Note 6. Collaboration Agreement with Related Party

 

On January 16, 2015, the Company entered into a Co-Venture Agreement (the “Co-Venture Agreement”) with Modern Round, LLC (“MR”), a wholly-owned subsidiary of TEC, formerly MREC, a related party. The Co-Venture Agreement grants TEC an exclusive non-transferrable license to use the Company’s technology and certain equipment solely for use at locations to operate the concept, as defined in the Co-Venture Agreement.
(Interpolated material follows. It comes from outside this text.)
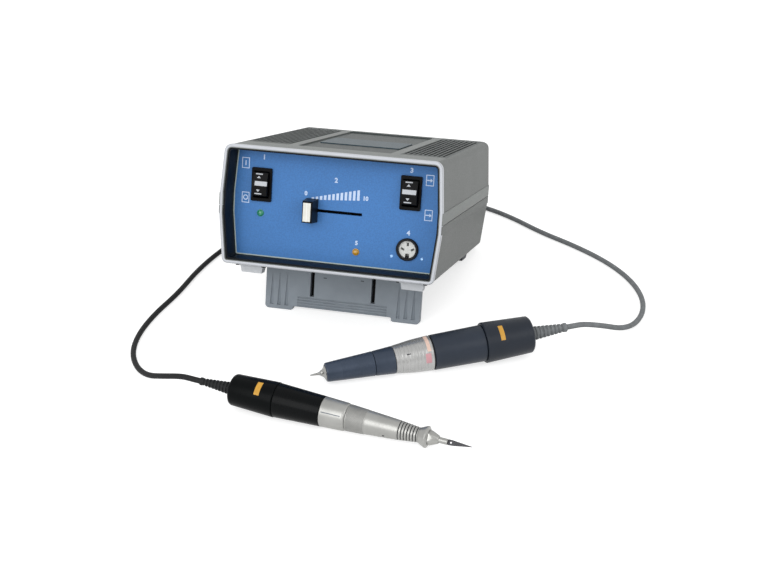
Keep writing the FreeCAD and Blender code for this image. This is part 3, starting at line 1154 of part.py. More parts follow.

Throughout the duration of the Co-Venture Agreement, TEC will pay the Company a royalty based on gross revenue, as defined and subject to certain minimum royalties commencing with the first twelve-month period subsequent to the respective milestone date of June 1, 2017. Under the terms of the original agreement, if the total royalty payments for locations in the United States and Canada together do not total at least the minimum royalty amount specified in the agreement, TEC may pay to VirTra the difference between the amount of total royalty payments and the minimum specified in the agreement to maintain exclusivity.

 

On August 16, 2017, the Company entered into the first amendment to the Co-Venture Agreement to permit TEC to sublicense the VirTra Technology to third party operators of stand-alone location-based entertainment companies. TEC agreed to pay the Company royalties for any such sublicenses in an amount equal to 10% of the revenue paid to TEC in cases where TEC pays for the cost of the equipment for such location or 14% of the revenue paid to TEC in cases where it does not pay for the cost of the equipment.

 

In April 2018, Modern Round effected a 1 for 12,000 reverse stock split, followed by a 2,000 for 1 forward stock split completed in November 2018. As a result, the Company holds, as of December 31, 2018, 560,000 shares of TEC common stock representing approximately 5.9% of the issued and outstanding common shares of TEC. The Company determined a bona fide offer by TEC to sell investments for an amount less than the carrying amount of the Company’s investment occurred during the years ended December 31, 2018 and 2017, respectively, and an impairment loss of $254,933 and $613,241 was taken to write-down the TEC investment to the estimated fair value. The Company recognized the impairment loss on its investment in TEC as an operating expense. The Company recorded its investment at cost minus impairment as of December 31, 2018 and 2017, respectively, of $1,120,000 and $1,374,933.

 

On July 23, 2018, the Company entered into the second amendment to the Co-Venture Agreement with TEC to (i) confirm the minimum royalty deficiency benefit due for the royalty period ended May 31, 2018; (ii) establish payment terms for the minimum royalty deficiency benefit due, to include both cash and promissory note payment; (iii) clarify the exclusivity provisions of the Agreement; and (iv) amend the minimum royalty calculations to only TEC branded facilities. For the years ended December 31, 2018 and 2017, respectively, the Company recognized license fee income (royalties) from TEC of $549,568 and $289,947.

 

In addition, at December 31, 2018, the Company holds a warrant to purchase 25,577 shares of TEC common stock, adjusted for the 1 for 12,000 reverse stock split and the 2,000 for 1 forward stock split, at an exercise price of $2.4436 per share, as adjusted. This warrant became exercisable on the date of grant of April 14, 2015 and expires on the tenth anniversary of the date of grant, if not earlier pursuant to the terms of the option.